First, when I originally announced my decision to ban Microsoft contributions, I made the mistake of pointing to the organization as much as to the behavior I sought to stigmatize. As a result, my primary point was lost amidst perceptions that I was simply unfairly attacking Microsoft simply because they were Microsoft. This couldn’t have been further from the case, given how much good Microsoft and its evangelists have done for the BarCamp community. But because of how I presented things, I lost the opportunity to discuss the offending behavior itself, and ended up debating whether Microsoft deserved to be singled out.

Similarly, I learned that making a public statement on my blog and identifying values, principles or behaviors that I look for in sponsors would likely have gone further towards my goals than narrowly attacking one specific action. While I might have cited the example as a betrayal of the values that I look for, I would have been beyond merely point blame in any single direction, leaving the accused to feel defensive and resentful.
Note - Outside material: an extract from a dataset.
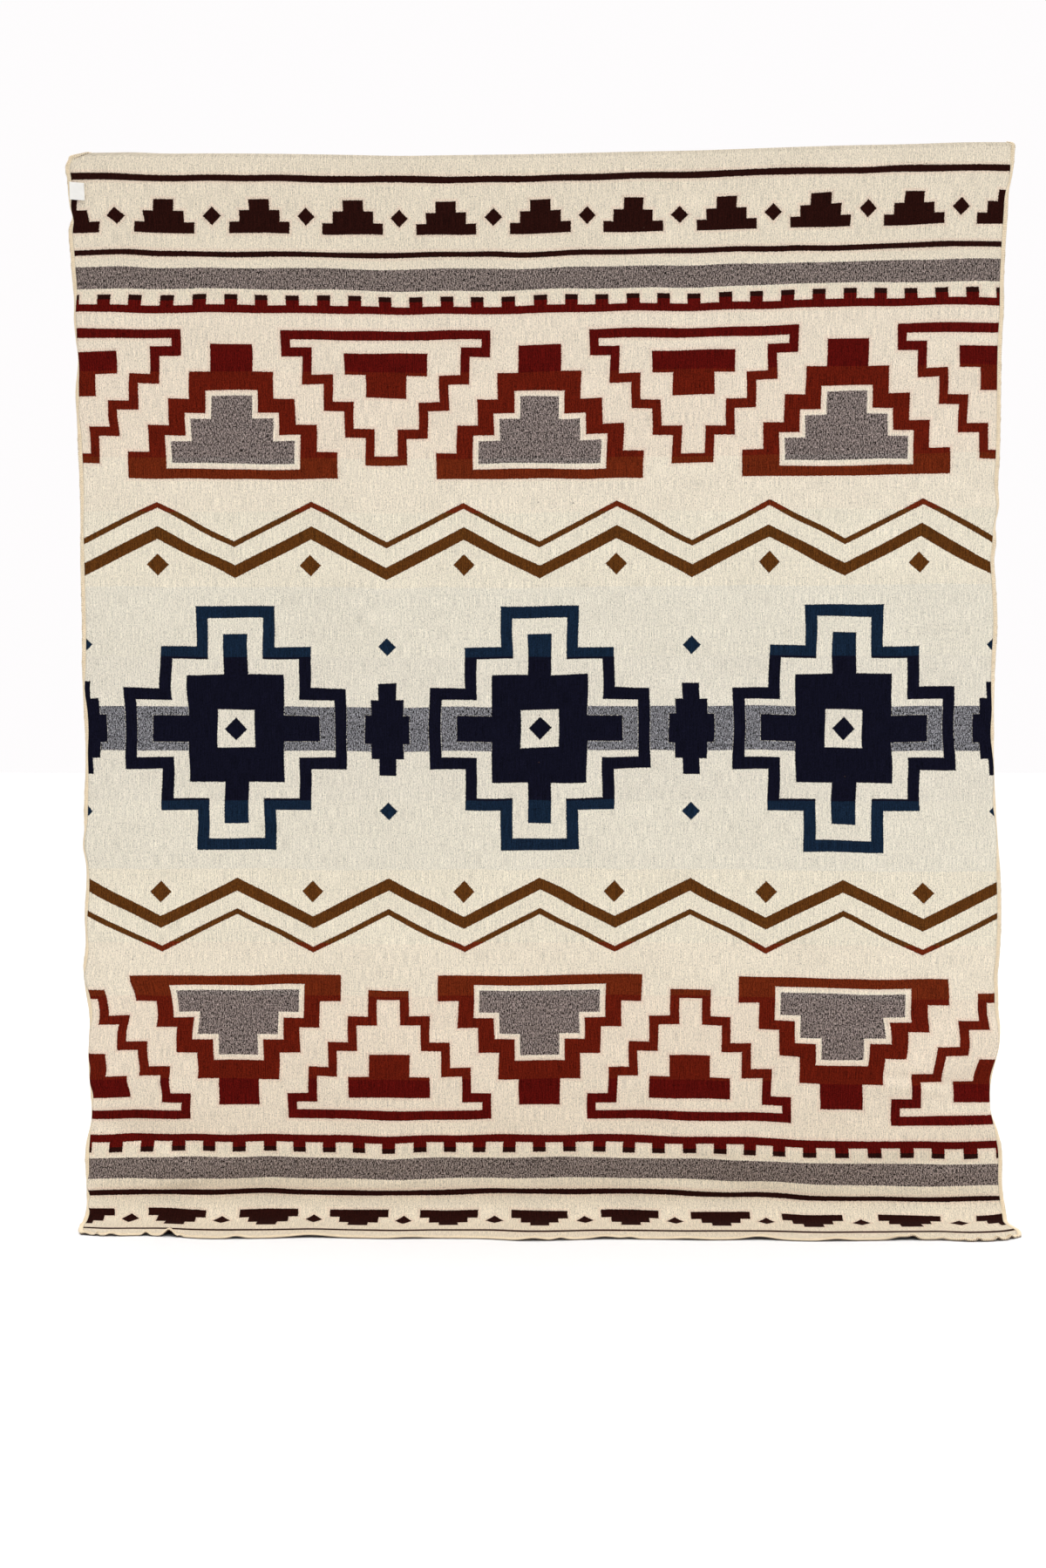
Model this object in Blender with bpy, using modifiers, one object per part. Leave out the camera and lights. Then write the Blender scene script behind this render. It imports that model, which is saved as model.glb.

Ok, so how does that apply here?

Well, I think Joseph‘s post summarizes the intent of this effort well: I hope the conversation continues to grow, and I hope this helps both sites and their users clarify how they want the social web to work, so that they can collectively make it so.

They’ve also done us a favor by kicking things off with a manifesto that works for the authors. However, in order for this effort to truly succeed, I think that it’s contingent upon the rest of us to stand up, individually, and put our demands out there in writing, for each other to see and bear witness to, and, where it makes sense, to sign on to each other’s statements where we are in agreement. Conceivably, through a distributed approach to this problem, we will have enough coverage to develop a more powerful and accurate representation of the problems that we want solved by social network openness and data portability.

On top of that, if Joseph is able to get Plaxo to stand up and embrace a subsequent draft of the document, he, through Plaxo, will be demonstrating a very specific kind of leadership and of setting a positive example for others to emulate.

This work has been underway for some time and it’s been given a helpful boost with the co-authoring of this manifesto. As Joseph has done, I invite others to go beyond just signing on to the existing document, but to also take the time to write up your own thoughts on what the open social web should look like and why you think it’s worth the effort to make the changes to make it possible. Remember, we’re trying to change minds and assumptions here. As Tantek encouraged me, I invite you to contribute to this conversation openly and to set the example of the kind of openness and transparency you want to see in the social networks of the web.

Author: Chris Messina

Head of West Coast Business Development at Republic. Ever-curious product designer and technologist. Hashtag inventor. Previously: Molly.com (YC W18), Uber, Google.

4 thoughts on “A Bill of Righteous intent”

  1. I haven’t read a clearer summary of the debate before.
    The key for the bill of rights might be to model some of it on how the creative commons folks have made their moves.

    Instead of demanding rights, allow for a positive feedback cycle by creating levels of openness that people can advertise in specific ways. I may license my work BY-SA, but others may insist on BY-NC-SA. Each of those has recognizable icons like RSS that indicate what you can get.

    So let me advertise on my site a standard for people’s “mydata” rights. I could say that I keep everything private, but allow openid authentication. Or my social site might let you get an export of any of your data, but not let you link to external signifiers (maybe i’m very concerned about spammers or link farmers…)

    Give me a way to advertise just how open I am that is universally recognizable. Something that implies a CONTRACT of sorts between me and my users. Then you’ve got something.